Noting that tastes, likes and dislikes change and diminish appetites of many Lewy Body patients leaves the caregiver in a quandary. What should the goals be to slow the inevitable weight-loss, and how to do it while offering balanced meals?
Over the past many months, I have noticed that my husband enjoys peanut-butter and jelly sandwiches for lunch. This frequent request varied drastically from his “normal” lunches that mainly consisted of regular fare of deli sandwiches or leftovers. Worrying that this was not a robust or satisfying meal at the time, I now acknowledge his tastes and provide it but always with milk and fruit on the side and with whole wheat bread. I now call it “balanced”. Likewise leftover pastas with plenty of cheese and a fruit side suits his taste and also falls into the “balanced” category.
Balanced meals means, to me, providing calories with protein, carbohydrates, and various fruits and vegetables that supply flavonoids for vitamins and micronutrients especially for brain health. A recent article in the New York Times that presents research findings from the journal Neurology, and notes that higher intake of brussels sprouts, strawberries, winter squash, and raw spinach were “most highly associated with better scores on the test of subjective cognition decline”. Flavonoids include beta carotene in carrots, flavone in strawberries, anthocyanin in apples. There are about three dozen flavonoid containing foods. Blended drinks or soups of these fruits or vegetables if swallowing is an issue would cover basic needs. Many people add yoghurt, milk, whey powder and other protein powders to the mix to cover extra protein or even fat for calories for balancing.

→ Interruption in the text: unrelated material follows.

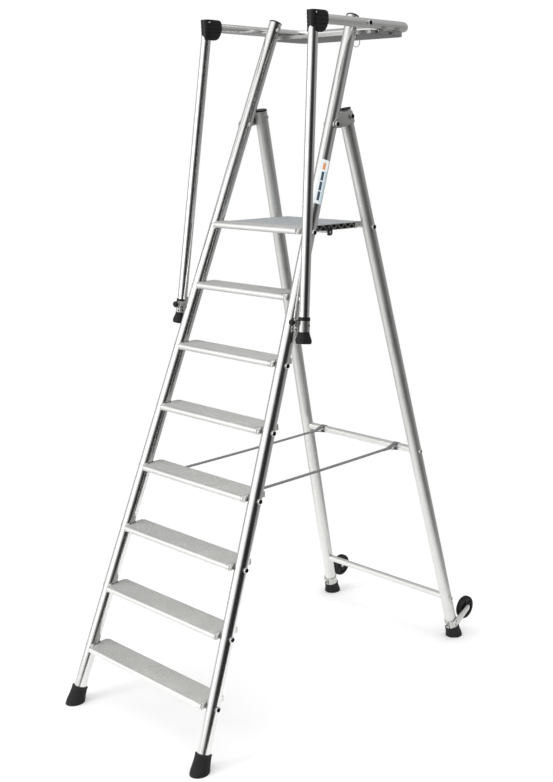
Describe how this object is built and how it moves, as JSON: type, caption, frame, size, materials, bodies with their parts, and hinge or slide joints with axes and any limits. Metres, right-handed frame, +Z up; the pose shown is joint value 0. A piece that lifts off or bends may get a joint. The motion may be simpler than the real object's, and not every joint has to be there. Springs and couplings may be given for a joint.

Chewing and swallowing sometimes prevent solid meat meals. Getting more “tender” cuts of meat and cutting in small pieces can work for a time to help with this problem. Most of our solid protein now is fish or chicken, but a juicy cheeseburger with avocado, tomato and onion is appreciated. Eventually I suspect that in the future meals will be served pureed for safety in swallowing.
Changing tastes also brought us to a liking for a nightly dessert. Those dealing with proving meals to diabetics have a real challenge here. I still will give ice-cream for dessert, but try to balance it with berries. A very popular dessert here is peach/mango melba or banana splits served with chopped walnuts or a little granola on top. Of course, keeping a watchful eye on the AIC blood level is important and substituting sugar free ice-cream or yoghurt is necessary when the level reaches 7. Half a blueberry muffin with blueberries on the side with probiotic yoghurt and whipped cream is another favorite. A small piece of dark chocolate is a good evening snack since the antioxidants stimulate endorphins that help with stress.
Another benefit from fruit and vegetable intake is bowel health since constipation is an often reported symptom associated with Lewy Body Dementia. The added roughage from fruit and vegetable can aid regular bowel movements. Luckily, we like stewed prunes as a regularly served fruit, and three servings a week can aid in bowel regularity. This along with good fluid intake helps prevent, thus far, the addition of laxatives on a regular basis.
Keeping track of fluids is necessary for adequate hydration. An adult’s daily intake should be about 3 to 4 quarts daily. Since older adults have thinner skin that allows for fluid loss through evaporation, and a muted thirst signal that slows down fluid intake, dehydration should be monitored because it can cause increased confusion among this population.
Thus far, these small meal changes are working and we haven’t needed the commercial supplements available on the market. However, these supplements are readily available in varied flavors and consistency and can be relied upon to provide necessary vitamins, calories and protein.
Tracking weight on a weekly basis with a scale that mimics the one at your doctor’s office and provides consistent results is helpful. Our old scale just got replaced by a new digital one that matches our physician’s numbers exactly. This way there is no guessing weight numbers and we can develop a plan to augment diet as needed.